I’ve cut back on my consumption due to a variety of factors, partly family related, but largely because it’s getting so expensive. Having a mortgage and a kid put spending in perspective. I’m generally happy enough at gatherings just not drinking if the only option is a cooler full of light/lite beers. I’m capable of eating a meal out without ordering a beer if the only options are crappy, and I’m hoping that some of the decline is in line with that attitude. Last year I probably spent the least amount on alcohol in my entire 19 years of being able to purchase beer legally.
When I do make it to a brewery, and I realize it’s purely anecdotal, the population at a brewery often seems to trend to those 30+, with maybe some families in their late 20s. I feel like it’s the same exact same people I would have seen at a brewery a decade ago, aging at the same rate as the the breweries with fewer 20-somethings joining in.
My gateway into craft beer was inexpensive options at the Total Wine near campus, where I would go with my college roommates and put together multiple make-your-own six packs of beers, often we’d get our 6 packs of brand new (to us) craft beer for under $12 bucks, often close to $10.
Those days are gone. Even when I’ve tried to replicate those early days at Total Wine today, singles are almost always at minimum 2.50, but that’s on the low end. Most are 2.79 or 2.99. I would be surprised if I could get a mixed pack for less than $18.
You must have a card, Eugene because legal weed ain’t cheap! Even before weed became legal 300 dollar ounces were fairly common even around red neck Ceciltucky County MD. The price of weed now is just as bad or worse I do believe. I can’t speak from personal experience and may be totally wrong but I have friends and family who still partake in the use of the evil weed. I can get a lot of good beer for what they claim they drop on the stuff.
I don’t think cannabis will have much of an effect. I think the bigger things will be the following: (1) alcohol consumption is going down across the board. More people are adopting “sober” lifestyle, and, from what I hear, kids are drinking less than my generation did. (2) the modern craft beer movement was formed around millenials and gen Xers in many places. If you look at the branding and nostalgia mining of places like Other Half, I think it is pretty clear. Gen Z and Gen Alpha perhaps won’t have the same connection to a lot of it. In short, I just don’t know if breweries are going to be cool in five years to kids who are now 20 or something.
Yes, agreed. But I think cost/access is a main reason. It’s only not cool bc the generation will take less interest in it and not create their own version of a brewpub. We have all seen the brewpubs from 90s that are still around and they are different from the 2010s brewpubs. I don’t think we will see many brewpubs for the younger generations but lots of stuff for cannabis.

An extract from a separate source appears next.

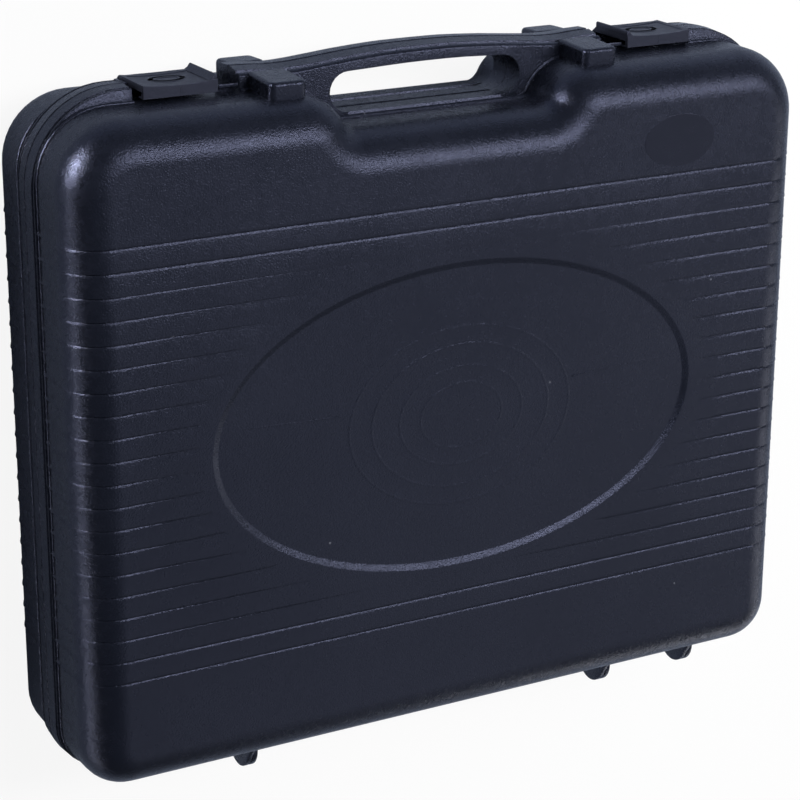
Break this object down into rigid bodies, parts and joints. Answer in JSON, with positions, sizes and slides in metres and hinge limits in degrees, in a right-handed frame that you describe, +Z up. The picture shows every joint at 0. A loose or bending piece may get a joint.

Same anecdotal experience. The reason I thought of this thread is a saw a group of young’s guys getting carded at a local taproom. Then I realized I rarely see people need to get carded at all the breweries I visit. Definitely never a group of 4-5 guys.
I do know that from watching my son and his friends that craft beer seems sorta popular with them. They have their weed and other weed variants but they do enjoy their craft beer along with it as well.